Moqtada al-Sadr has now become the only identifiable face of "the resistance". In recent sermons, he called US Secretary of State Colin Powell a "terrorist", and accused the US of bombing Shia Muslim shrines. As long as the US left him to rant in his corner, al-Sadr had a limited following. By closing down his newspaper, arresting his top aide and ratcheting up the name-calling, the US made him a hero.

Now US commanders say they will "capture or kill" al-Sadr, at the risk of further inflaming southern Iraq and Baghdad. There is much that is objectionable about al-Sadr, but does insulting US officials and making unfounded allegations merit a death sentence? If, as the US claims, al-Sadr is suspected of slaying a Shia cleric, why did it take a year to pursue him?

Even America's British allies are cringing at the US military's "blow 'em away" strategy. "We are staggered by the Americans' loose rules of engagement," a British military source in Iraq said. "We are constantly aware of Bloody Sunday... There have been incidents where the Americans fire indiscriminately on crowds and kill 15 or 20 people, and nobody bats an eyelid."

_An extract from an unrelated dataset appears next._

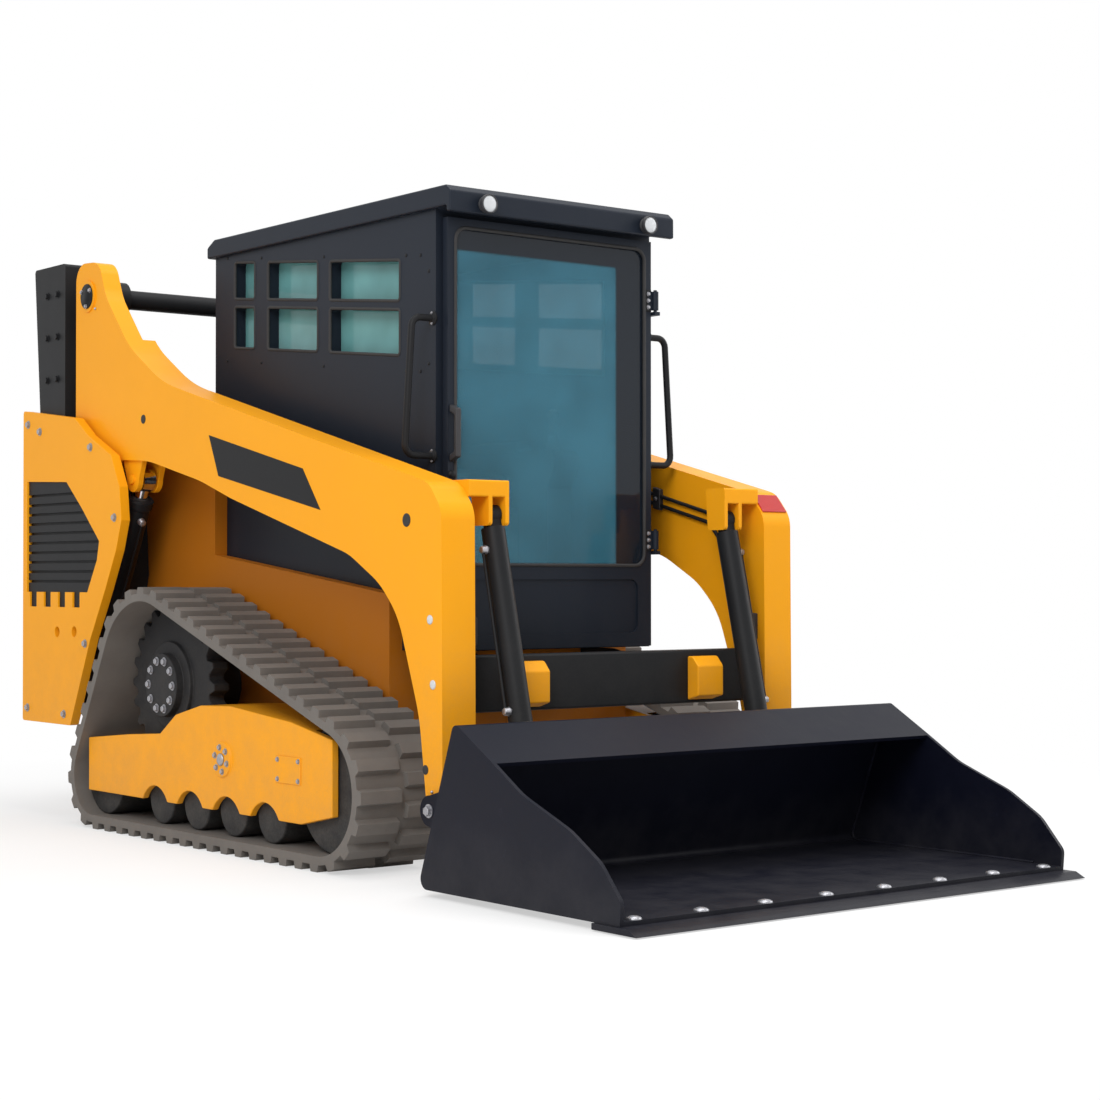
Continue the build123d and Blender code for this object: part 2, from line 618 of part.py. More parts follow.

It grows increasingly difficult to imagine ways out of the Iraqi debacle. Two and a half months before the Coalition Provisional Authority is to "transfer sovereignty" to an Iraqi government, no one knows what that means. The very term reeks of condescension. Since when, Iraqis ask, is it in the gift of a US president to confer "sovereignty" on an established country?

Iraq is supposed to hold elections by the end of 2005. But if real elections were held today, anti-American clerics - not the yes men of the Governing Council - would win the most votes.

Having maligned the United Nations, President Bush has suddenly decided it might be useful. In his speech on Tuesday night, Mr Bush placed responsibility for organising the "transfer of sovereignty" with the UN's envoy, Mr Lakhdar Brahimi.

But the UN Secretary General, Mr Kofi Annan, is reluctant to take over the mess that Mr Bush created. While Mr Powell asks NATO to pacify Iraq, coalition partners make public protestations of commitment, and dream of getting out.

That leaves the elusive "Iraqi solution". Ideally, this would mean a handover to representative leaders, with Iraqi police and army ensuring security. But Iraqis are divided, and the US will not allow anti-American leaders to take power.

Even US opponents such as Moqtada al-Sadr and the Sunni Muslim Clerics' Association, which has emerged as an intermediary in the Falluja and hostage crises, are preferable to no leaders at all. The alternative is anarchy.

Until last week, the fear of anarchy in the wake of a hasty US withdrawal seemed the best justification for prolonging the occupation. Some diplomats in the Iraqi capital now suggest the presence of coalition forces induces more violence than it prevents.

"The question is: which will be more bloody?" says a Western diplomat. "Occupation forces staying or leaving? In any event, there is going to be bloodshed."